Rob Hillesland, the information specialist  for the Iowa Utilities Board, said the regulatory process of requesting a permit from the board, pursuant to Iowa Code chapter 479B, for construction and operation of Energy Transfer Partners’s proposed line had not begun as of Tuesday evening.

“The board will begin receiving statements in support or objections to the project when a case is initiated and an official record is opened with the board,” Hillesland wrote in an email.

Tina Hoffman, the communications director for the Iowa Economic Development Authority, said Energy Transfer Partners has not been on any development-board agendas, but she declined to comment on whether officials from the Economic Development Authority have spoken with the energy company.

Despite shelling out hundreds of millions of dollars in state tax breaks in recent years, from a $100 million in tax breaks for a new Lee County fertilizer plant to a Facebook data center, Hoffman said state funding will not be funneled into this proposed venture.

“That is the kind of project that would not be eligible for any funding,” she said, noting that only certain industries are eligible for state resources.

Kevin Baskins, a spokesman for the Iowa Department of Natural Resources, said if officials receive a specific pipeline proposal, department heads would consider the various permits associated with the pipeline structure. The agency will then analyze the potential environmental effects and impartially determine the appropriate permits and conditions.

Energy Transfers Partners’ Granado said the company plans to purchase land easements from property owners both temporarily and long-term.

The easements, which would forbid property owners in the route of the pipeline from constructing structures such as houses or barns on that portion of the property, would allow the company to steer clear of eminent-domain concerns that have plagued some national development projects.

Crops would still be able to be planted around the proposed pipeline, however, she said.

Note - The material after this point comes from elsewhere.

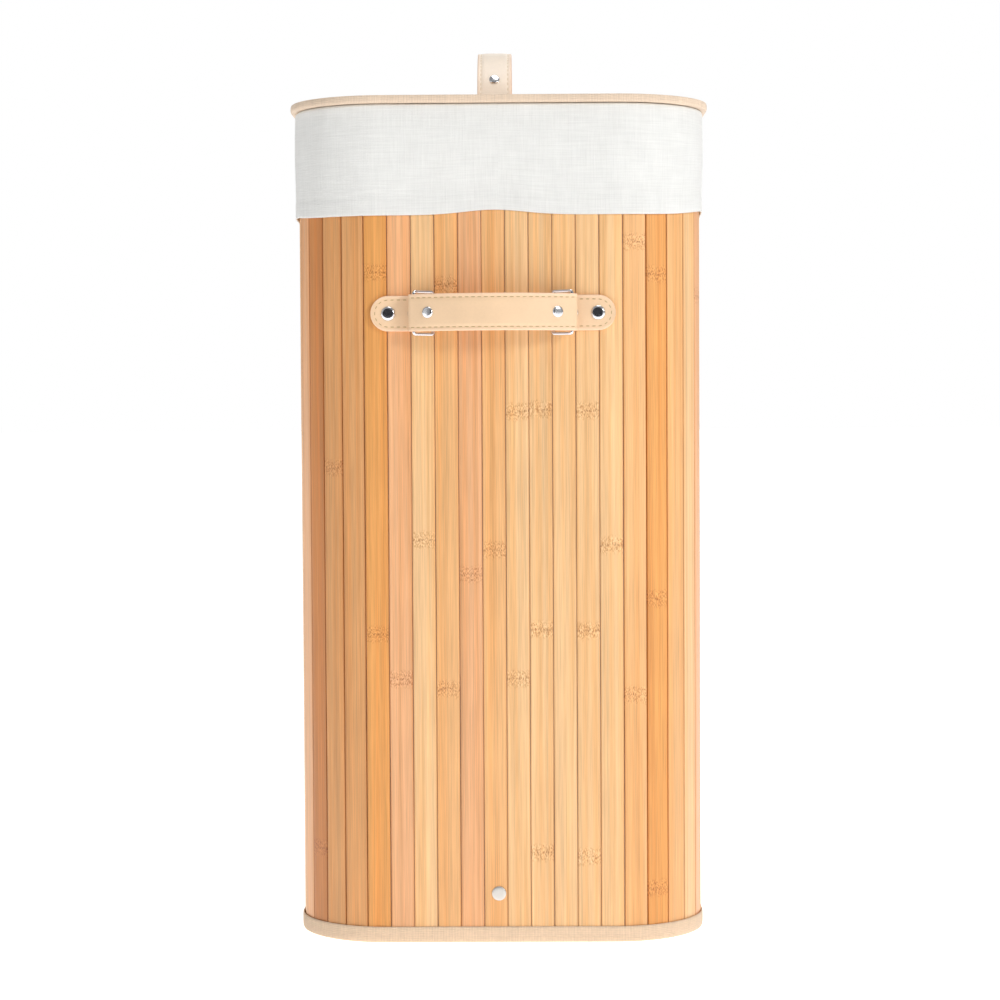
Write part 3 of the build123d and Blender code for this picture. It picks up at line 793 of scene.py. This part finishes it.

The average size of a land easement would be around 50 feet, and the landowner would receive compensation for giving up land rights, she said.

During his weekly news briefing on July 14, Gov. Terry Branstad said he was first notified of the pipeline project from news reports, and he expects negotiations and action to take considerable time.

“I have not taken a position on it; I just want to learn more about it, and I want to make sure that the procedures are appropriately followed,” Branstad said. “This is, as I understand it, a proposal that’s in a very beginning stage.”

Noting that transporting oil by pipeline is safer and more economical, Branstad said there is a lot to be learned about this particular plan and whether it will be feasible.